The relevant section in the contract was read to them. Timmons denied DPS wanted to use the ERAD to “freeze or seize the funds at stop,” despite being read the quote from the contract.
Timmons: “Let me correct something. First of all, we haven’t determined whether or not we clearly asked to seize bank account information. That’s something that we’re still trying to research.”
Frontier: “Well, it’s in this document.”
Timmons: “I know it’s in the document, but as I said earlier, we have people with our legal division that are going back and researching all the steps that took place until we got to this point. Until we can verify what was actually asked for with this contract process, I can’t say that that’s actually true or not.”
Churchman also denied the contract meant to seize money in bank accounts.
“Yes, we are looking at the contract…but…that type of wording…there was never a time we were actually looking to get into people’s bank accounts,” Churchman said.
Henderson said he has trouble believing that.
“That’s very strange,” Henderson said. “The plain language is what we’re going off of. It plainly says ‘This is what we want’ in the contract. It’s talking about a device that can see bank account numbers and bank routing numbers. It has parts that talk about seizure of the funds.”
Henderson said other explanations don’t make sense.
“If that were true, it wouldn’t make any sense to withdraw the requirement,” he said.
By Friday, Governor Mary Fallin announced a “delay” in the implementation of the ERADs.
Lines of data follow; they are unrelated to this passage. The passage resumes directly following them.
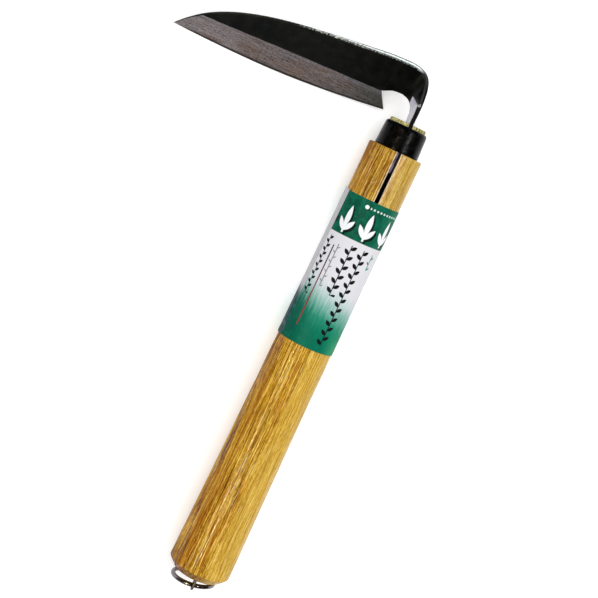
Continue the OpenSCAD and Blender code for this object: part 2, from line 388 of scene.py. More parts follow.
NECK = [
    ((14, 0, -6.6), (14, 0, 9), TANG_T),
    ((19.4, 0.3, -6.4), (20.5, -0.1, 9), TANG_T + 0.1),
    ((22.8, 1.2, -5.8), (25.5, 0, 8.9), 2.5),
    ((25.1, 2.7, -4.8), (29.8, 0.3, 8.7), 2.8),
    ((26.5, 4.8, -3.5), (34, 0.8, 8.4), 3.1),
    ((27.2, 7.2, -2.4), (38, 2.2, 8.1), 3.4),
    ((27.5, 10, -1.7), (40.8, 5.4, 7.6), NECK_T - 0.1),
    (on_blade(14.5, NOTCH[1] + 2.6), on_blade(10.5, -0.1), NECK_T),
    (on_blade(*NOTCH), on_blade(17, spine_e(17)), NECK_T),
]


def catmull(a, b, c, d, t):
    a, b, c, d = (np.asarray(x, float) for x in (a, b, c, d))
    return 0.5 * (2 * b + (c - a) * t + (2 * a - 5 * b + 4 * c - d) * t * t + (3 * b - a - 3 * c + d) * t ** 3)


def neck_key(i, c):
    if i < 0:
        return np.asarray(NECK[0][c], float) - (8, 0, 0)
    if i >= len(NECK):
        return on_blade(27, bevel_e(27)) if c == 0 else on_blade(25, spine_e(25))
    return np.asarray(NECK[i][c], float)


def blade_rulings():
    """[outer, inner, edge or None, thickness, how far along the neck 0..1 or None]"""
    rul = []
    for x, zi, zo, t in ((-53, -3.5, 4.5, TANG_T - 0.1), (-51, -4.2, 5.6, TANG_T), (-30, -5.6, 8, TANG_T),
                         (0, -6.5, 8.8, TANG_T), (8, -6.57, 8.93, TANG_T)):
        rul.append([np.array([x, 0, zo], float), np.array([x, 0, zi], float), None, t, 0.0])
    steps = 12
    for i in range(len(NECK) - 1):
        for s in range(steps):
            t = s / steps
            rul.append([catmull(neck_key(i - 1, 1), neck_key(i, 1), neck_key(i + 1, 1), neck_key(i + 2, 1), t),
                        catmull(neck_key(i - 1, 0), neck_key(i, 0), neck_key(i + 1, 0), neck_key(i + 2, 0), t),
                        None, lerp(NECK[i][2], NECK[i + 1][2], t), (i + t) / (len(NECK) - 1)])
    first = len(rul)
    ls = [NOTCH[0] + 1.0 * s for s in range(81)] + [NOTCH[0] + 80 + 0.6 * s for s in range(1, 45)]
    ls = [l for l in ls if l < 126.7] + [126.8]
    for l in ls:
        lean = 2.8 * (1 - smooth01((l - NOTCH[0]) / 24))
        hl = (NOTCH[0] - HEEL[0]) * (1 - smooth01((l - NOTCH[0]) / 34))
        lo = min(l - lean, TIP[0] - 0.3)
        rul.append([on_blade(lo, spine_e(lo)), on_blade(l, bevel_e(l)),
                    on_blade(l - hl, min(edge_e(l - hl), bevel_e(l) - 0.25)), blade_thick(l), 1.0])
    return rul, first


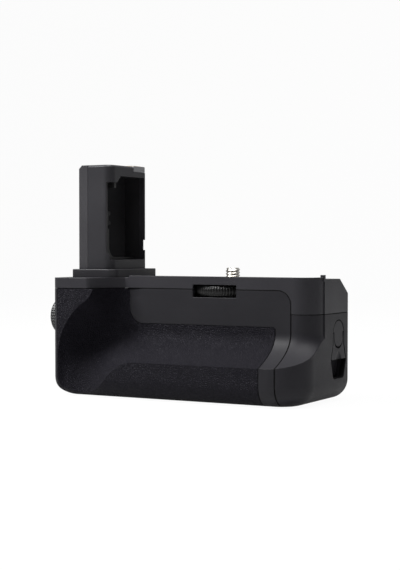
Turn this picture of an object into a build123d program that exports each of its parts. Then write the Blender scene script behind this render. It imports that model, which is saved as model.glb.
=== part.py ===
from build123d import *
from math import hypot, tanh
import os

os.makedirs("parts", exist_ok=True)

# Overall size in millimetres, from the attachment screw's axis and from the base plane
left_reach = 73.7
right_reach = 47.9
bulge_reach = 33.9
panel_reach = 17.5
back_reach = 19.3
deck_height = 52.9

# Shells
wall = 1.5
deck_wall = 1.8
panel_wall = 3.3
band_height = 4.7
seam_height = deck_height - band_height
end_band_height = 14.8
end_seam_height = deck_height - end_band_height
cap_length = 11.4
end_seam_x = right_reach - cap_length
seam_corner = 6.0
seam_gap = 0.15
split_y = -8.0
overrun = 6.0

# Rounded edges of the block
plan_corner = 15.0
base_corner = 9.0
left_base_corner = 9.5
left_front_corner = 2.7
back_corner = 2.5
upper_corner = 9.6
ridge_proud = 0.5

# Rim and chamfer of the deck
rim_height = 0.9
rim_width = 1.6
panel_inset = 30.2
panel_left_x = panel_inset - left_reach
rim_start_x = panel_left_x
lip_size = 1.7
lip_height = 1.9
chamfer_run = 11.0
chamfer_start_y = back_reach - chamfer_run
chamfer_drop = 7.9
chamfer_start_x = 20.0

# Sculpted front: a bulge along the bottom, a shoulder at the left, a hand scoop between
crest_height = 16.4
crest_turn_shift = 12.0
crest_turn_x = panel_left_x + crest_turn_shift
crest_turn_radius = 18.4
rise_length = 14.2
rise_power = 2.2
turn_softness = 1.2
bowl_shift = 3.5
bowl_x = panel_left_x + bowl_shift
bowl_z = 16.0
bowl_margin = 0.9
bowl_radius = seam_height - bowl_z - bowl_margin
bowl_slope = 17.0
floor_depth_bottom = 5.5
floor_margin = 14.2
floor_height = seam_height - floor_margin
shoulder_flat_width = 17.7
shoulder_flat_x = shoulder_flat_width - left_reach
shoulder_valley_shift = 0.5
shoulder_valley_x = panel_left_x - shoulder_valley_shift
valley_set_back = 0.9
flank_spread = 12.0
flank_low_z = 6.0
valley_fade = 9.0
lip_share = 0.75
bulge_depth = bulge_reach - panel_reach
field_step = 2.4
inner_back_y = back_reach - wall

# Flat front panel and rubber
panel_height = 15.6
panel_low_z = seam_height - panel_height
panel_corner = 7.0
rubber_left_margin = 2.5
rubber_left_x = rubber_left_margin - left_reach
rubber_right_margin = 7.0
rubber_right_x = end_seam_x - rubber_right_margin
rubber_corner = 1.5
rubber_thickness = 1.2
rubber_clearance = 0.3
rubber_under_depth = 7.9
rubber_under_y = rubber_under_depth - bulge_reach
rubber_wrap_depth = 3.5
rubber_wrap_y = rubber_wrap_depth - panel_reach

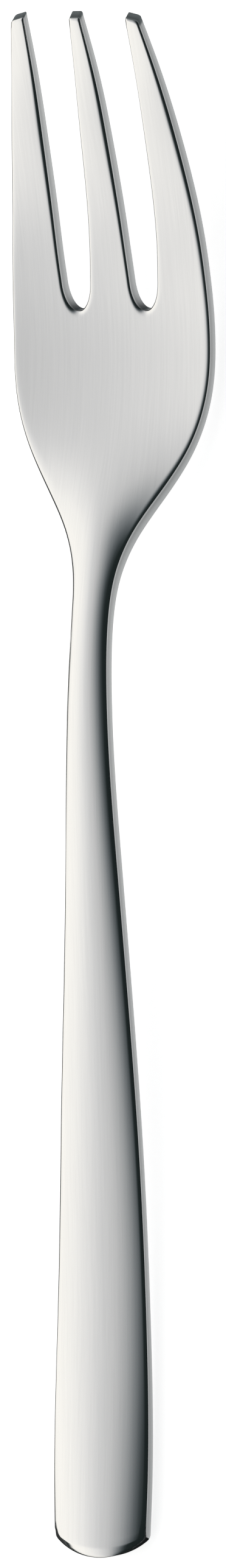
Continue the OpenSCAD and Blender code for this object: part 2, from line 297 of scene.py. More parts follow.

“The Department of Public Safety needs to formulate a clear policy for using this new technology,” said Fallin. “It can be a viable tool for law enforcement only if authorities are able to ensure Oklahoma motorists and others driving through our state that it will be used appropriately.”
Loveless said Fallin’s request is just that–a request, not an executive order. Her statement was not law.
“I appreciate Governor Fallin’s leadership on this issue, but … law enforcement could be using them now and we not know. Governor Fallin could discuss it with DPS and they could resume today,” Loveless said.